I’m two years into life after Alex now so I’m not new to child loss but I’m also not what I’d class as experienced either. I am still learning how to lose Alex, how to grieve for him, how to survive life without him but was is becoming more and more apparent, now that the fog of grief has started to lift is that I am also learning how to be a parent to him and that was something I thought I lost with Alex. To those who haven’t experienced the loss of a child the idea of parenting a baby who isn’t in our arms might seem like a bit of a strange idea but to those of us who have, being able to see ourselves as parents and being acknowledged as a parent is everything because its everything we thought we’d lost. The early days after Alex’s birth were very much focused on what we had lost, the parental jobs like changing nappies, cuddling him when he slept, soothing him when he cried, all lost. The last year has seen a shift in my mindset, it has brought brief moments of what I begrudging have to admit feels a little bit like acceptance, like maybe my mind has finally reached a point where it can whisper to itself that this is it, that he’s not coming back, he cant be replaced and we won’t ever have the answers we so desperately crave. And from that I’ve tried to focus less on what we lost and more on what we have. And the one thing which has been a revelation to me and it seems so blindly obvious now, but as we all know grief doesn’t always allow for the clearest thought processes, is that, I am not just Alex’s Mommy but that I can BE a Mommy to Alex, maybe I cant be a parent in the way I had prepared for, the conventional way with all of the usual baby essentials but I do still have an active role to play and one which is starting to heal some of the cracks in my life.
It’s similar to a parenting a living breathing child in that there is no handbook- we simply do the best we can and we learn on the job. In our house we include Alex in most things we do, that could be writing his name in the sand on the beach or taking his donkey with us to include in a photograph, we raise money for charity and participate in things like today, and that’s my parenting style. It doesn’t have to be huge grand gestures, it’s things like taking them flowers and tending their resting places or just thinking about them in the quiet moments at the end of a busy day, everyone will have their own way of doing it and hopefully seeing yourself as parenting your babies when you’re doing these things will bring you some comfort as it does for me.

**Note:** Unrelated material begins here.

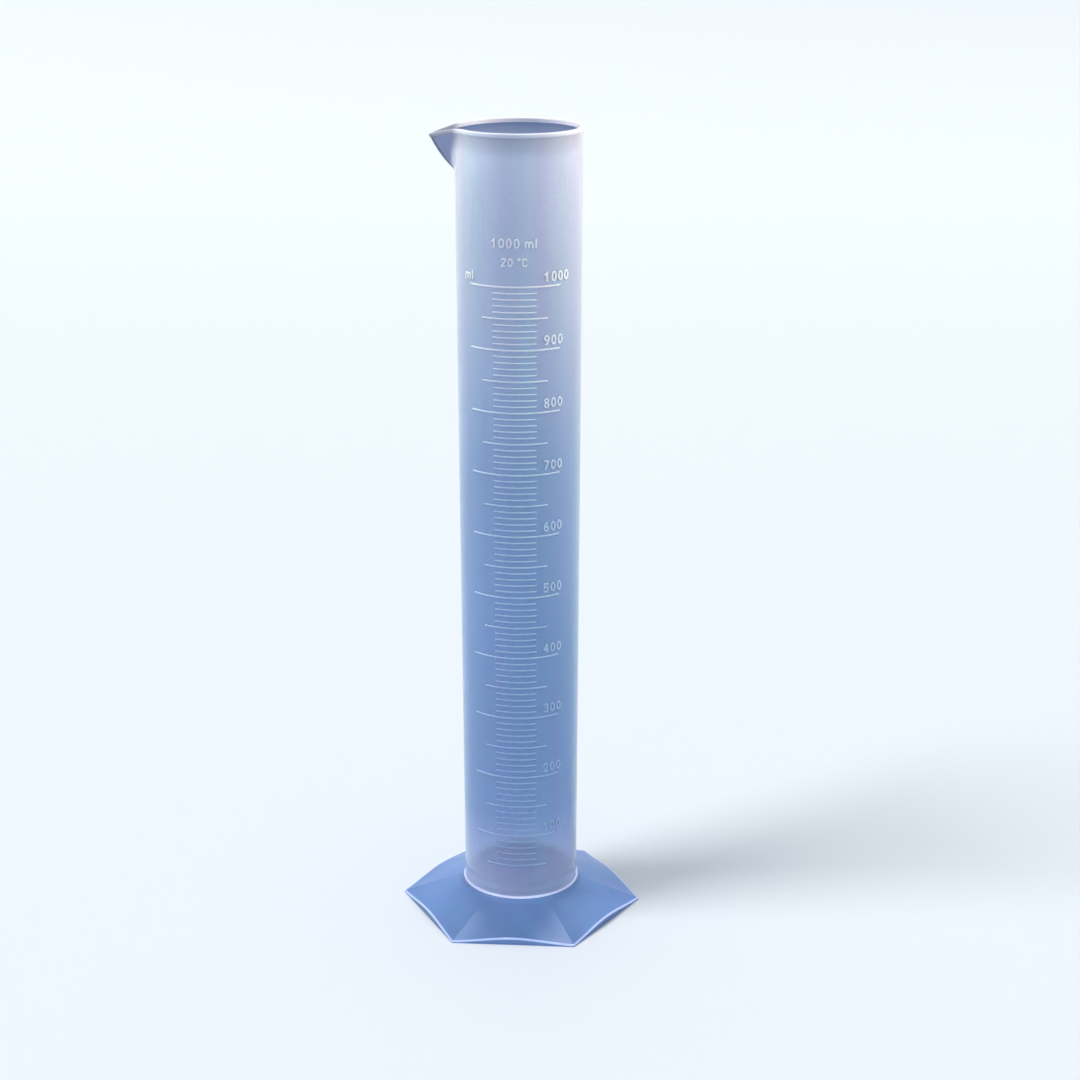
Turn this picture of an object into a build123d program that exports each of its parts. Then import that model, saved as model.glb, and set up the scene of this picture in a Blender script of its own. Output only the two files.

In the run up to Alex’s birthday this year I posted on social media about how life starts to get a bit rough around now. That familiar heavy grief and sadness starts to descend, my patience runs thin, my concentration is non-existent and I’m never far from tears thanks to the constant barrage of memories, ifs, buts and maybes. A special lady who Alex brought into our lives just after we lost him commented on my post and gave me hope that maybe this year could be a little easier on our hearts. She always manages to say the most perfect things and her comment last week was another example of that, she said that she hoped we were able to just enjoy the love we have for him on his birthday this year and that seemed so doable, instead of focusing again on what we had lost we could try to focus on what we have and that is love. As a mother my love for Alex is fierce, strong and unbreakable, the same as any mothers for their child and that applies whether they are here or not. And with that I realised that maybe there is one part of my life which hasn’t been affected and changed and warped and cracked and broken by loss. And so beyond the regrets, guilt, sadness and tears I am a Mom, I am Alex’s Mom, my love for him is unchanged and I will always continue to find ways to be a parent to him because he existed, he matters and he deserves it. And I truly hope that you can see these things in yourselves too or if you don’t now, that you will do one day. That before any of the labels which society may give us now we have been touched by the unthinkable we are still parents, we are Mommy’s and Daddy’s, brothers and sisters, grandparents, aunts and uncles before we are anything else, and we still have a very important role to play in our baby’s lives.